TASK TO CARRY OUT
Output the full listing word for word.

PROVIDED MATERIAL
------------------------------------------------------------------------

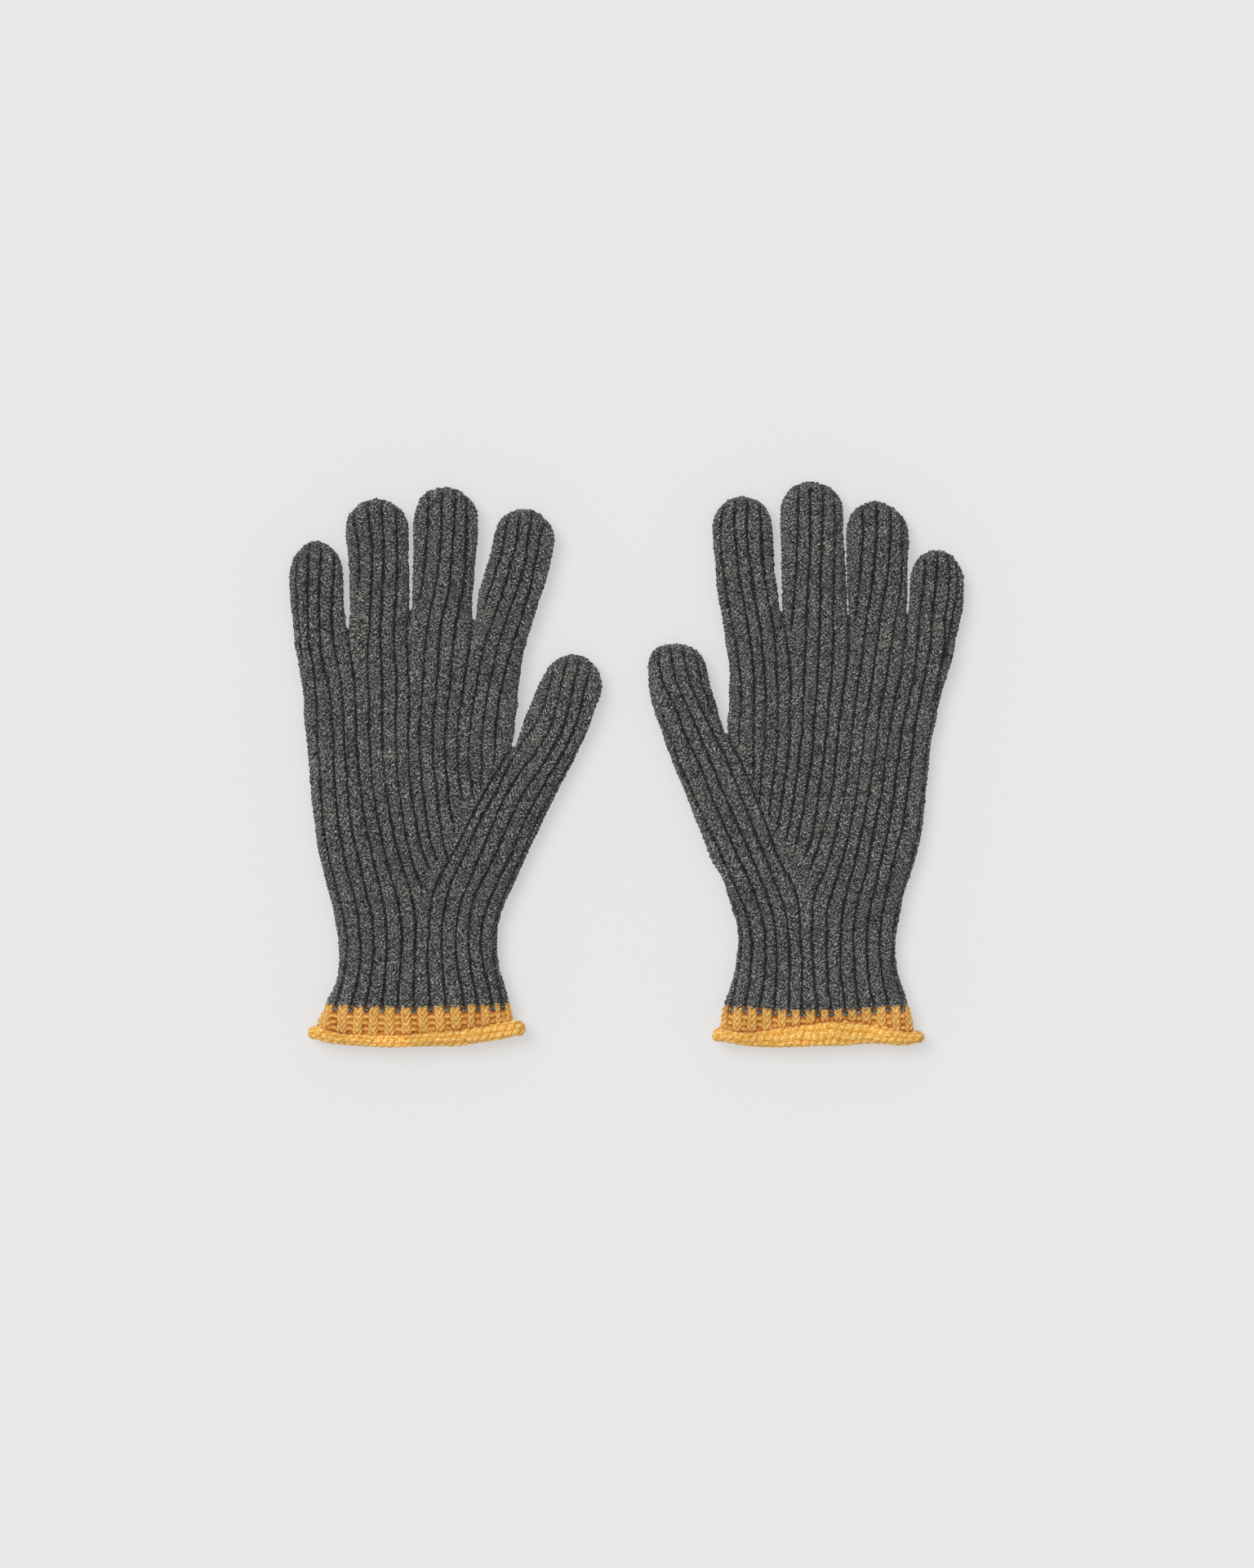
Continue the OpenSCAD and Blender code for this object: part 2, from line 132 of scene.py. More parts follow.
        (-55.8, 19.9), (-56.5, 9.4), (-57.2, 0)],
        [(-48.8, 8), (-52, 3.1), (-55.5, -2.4), (-59.3, -8.8), (-63.5, -16.8), (-66.7, -22.8), (-69.1, -27.6), (-73.7, -36.8), (-77.9, -44.1), (-81.4, -50.8),
        (-83.8, -58.8), (-84.9, -69.3), (-85.2, -79.8), (-85.2, -90.3), (-84.2, -102.5), (-83.1, -115.8)],
        [(-30.6, 45.8), (-31.7, 40.9), (-33.4, 33.9), (-35.9, 25.2), (-39, 17.8), (-43.6, 11.9), (-47.4, 5.6), (-50.9, -1), (-55.1, -9.8), (-59.7, -17.8),
        (-63.9, -25.5), (-68.8, -36.8), (-74.7, -49), (-77.5, -58.8), (-78.9, -67.5), (-79.3, -76.3), (-78.6, -92), (-77.5, -102.5), (-76.1, -115.8)],
        [(-25.4, 47.9), (-26.4, 40.9), (-28.2, 33.9), (-30.6, 23.4), (-33.8, 14), (-39.4, 5.2), (-46.7, -4.5), (-51.6, -12.2), (-55.8, -21), (-60, -31.5),
        (-64.6, -43), (-69.1, -53.5), (-71.9, -62.3), (-73.3, -74.5), (-72.3, -88.5), (-69.8, -102.5), (-69.5, -115.8)],
        [(-20.1, 47.9), (-21.2, 40.9), (-22.9, 33.9), (-25, 23.4), (-28.2, 14), (-34.1, 3.5), (-40.4, -6.3), (-46, -15), (-50.9, -25.5), (-55.1, -36),
        (-60.4, -46.5), (-65.3, -56.3), (-67.4, -67.5), (-67.7, -78), (-66.3, -90.3), (-63.9, -102.5), (-63.5, -115.8)],
        [(-15.2, 45.1), (-16.3, 39.2), (-17.7, 33.9), (-20.1, 23.4), (-22.9, 14.7), (-28.2, 4.2), (-34.8, -7), (-40.1, -16.8), (-45, -26.9), (-49.9, -38.8),
        (-55.1, -49.3), (-59.3, -59.1), (-61.8, -67.5), (-62.5, -78), (-60.4, -90.3), (-57.6, -102.5), (-56.9, -115.8)],
        [(-17, 14.7), (-22.6, 4.2), (-28.5, -6.3), (-34.8, -16.8), (-40.1, -26.9), (-44.6, -38.1), (-49.5, -48.6), (-53.7, -58.4), (-56.2, -67.5), (-57.2, -78),
        (-55.8, -90.3), (-53.4, -102.5), (-52.3, -115.8)],
    ],
    fading=[
        ([(-117.1, 110.9), (-116.7, 103.9), (-115.3, 95.2), (-114.6, 86.4), (-115.3, 74.2), (-117.4, 61.9)], 77.7, 61.9),
        ([(-84.9, 117.2), (-85.2, 105.7), (-85.9, 95.2), (-86.6, 86.4), (-87.7, 77.7), (-90.1, 67.2), (-92.6, 56.7)], 68.9, 53.2),
        ([(-50.9, 107.4), (-51.6, 102.2), (-53, 95.2), (-55.1, 86.4), (-57.9, 77.7), (-60.7, 68.9), (-64.2, 58.4)], 70.7, 56.7),
    ],
)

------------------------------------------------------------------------

THE REPLY
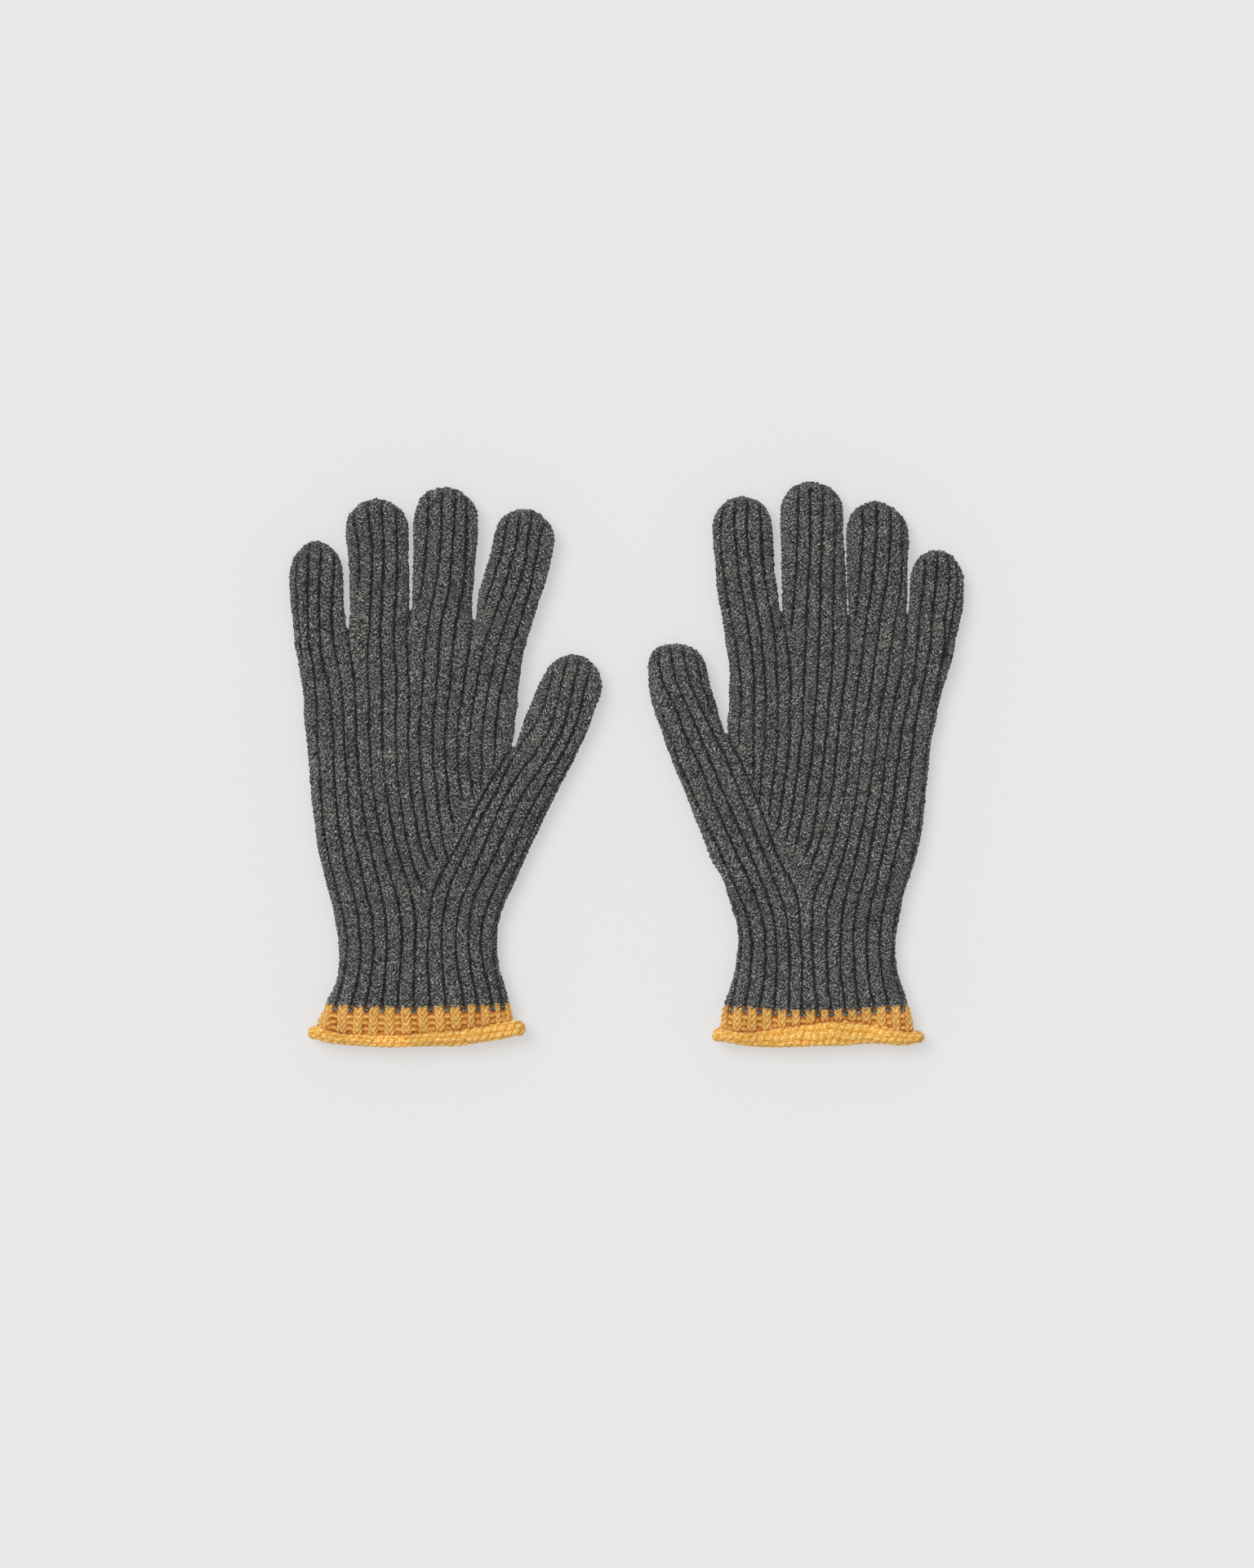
Continue the OpenSCAD and Blender code for this object: part 2, from line 132 of scene.py. More parts follow.
        (-55.8, 19.9), (-56.5, 9.4), (-57.2, 0)],
        [(-48.8, 8), (-52, 3.1), (-55.5, -2.4), (-59.3, -8.8), (-63.5, -16.8), (-66.7, -22.8), (-69.1, -27.6), (-73.7, -36.8), (-77.9, -44.1), (-81.4, -50.8),
        (-83.8, -58.8), (-84.9, -69.3), (-85.2, -79.8), (-85.2, -90.3), (-84.2, -102.5), (-83.1, -115.8)],
        [(-30.6, 45.8), (-31.7, 40.9), (-33.4, 33.9), (-35.9, 25.2), (-39, 17.8), (-43.6, 11.9), (-47.4, 5.6), (-50.9, -1), (-55.1, -9.8), (-59.7, -17.8),
        (-63.9, -25.5), (-68.8, -36.8), (-74.7, -49), (-77.5, -58.8), (-78.9, -67.5), (-79.3, -76.3), (-78.6, -92), (-77.5, -102.5), (-76.1, -115.8)],
        [(-25.4, 47.9), (-26.4, 40.9), (-28.2, 33.9), (-30.6, 23.4), (-33.8, 14), (-39.4, 5.2), (-46.7, -4.5), (-51.6, -12.2), (-55.8, -21), (-60, -31.5),
        (-64.6, -43), (-69.1, -53.5), (-71.9, -62.3), (-73.3, -74.5), (-72.3, -88.5), (-69.8, -102.5), (-69.5, -115.8)],
        [(-20.1, 47.9), (-21.2, 40.9), (-22.9, 33.9), (-25, 23.4), (-28.2, 14), (-34.1, 3.5), (-40.4, -6.3), (-46, -15), (-50.9, -25.5), (-55.1, -36),
        (-60.4, -46.5), (-65.3, -56.3), (-67.4, -67.5), (-67.7, -78), (-66.3, -90.3), (-63.9, -102.5), (-63.5, -115.8)],
        [(-15.2, 45.1), (-16.3, 39.2), (-17.7, 33.9), (-20.1, 23.4), (-22.9, 14.7), (-28.2, 4.2), (-34.8, -7), (-40.1, -16.8), (-45, -26.9), (-49.9, -38.8),
        (-55.1, -49.3), (-59.3, -59.1), (-61.8, -67.5), (-62.5, -78), (-60.4, -90.3), (-57.6, -102.5), (-56.9, -115.8)],
        [(-17, 14.7), (-22.6, 4.2), (-28.5, -6.3), (-34.8, -16.8), (-40.1, -26.9), (-44.6, -38.1), (-49.5, -48.6), (-53.7, -58.4), (-56.2, -67.5), (-57.2, -78),
        (-55.8, -90.3), (-53.4, -102.5), (-52.3, -115.8)],
    ],
    fading=[
        ([(-117.1, 110.9), (-116.7, 103.9), (-115.3, 95.2), (-114.6, 86.4), (-115.3, 74.2), (-117.4, 61.9)], 77.7, 61.9),
        ([(-84.9, 117.2), (-85.2, 105.7), (-85.9, 95.2), (-86.6, 86.4), (-87.7, 77.7), (-90.1, 67.2), (-92.6, 56.7)], 68.9, 53.2),
        ([(-50.9, 107.4), (-51.6, 102.2), (-53, 95.2), (-55.1, 86.4), (-57.9, 77.7), (-60.7, 68.9), (-64.2, 58.4)], 70.7, 56.7),
    ],
)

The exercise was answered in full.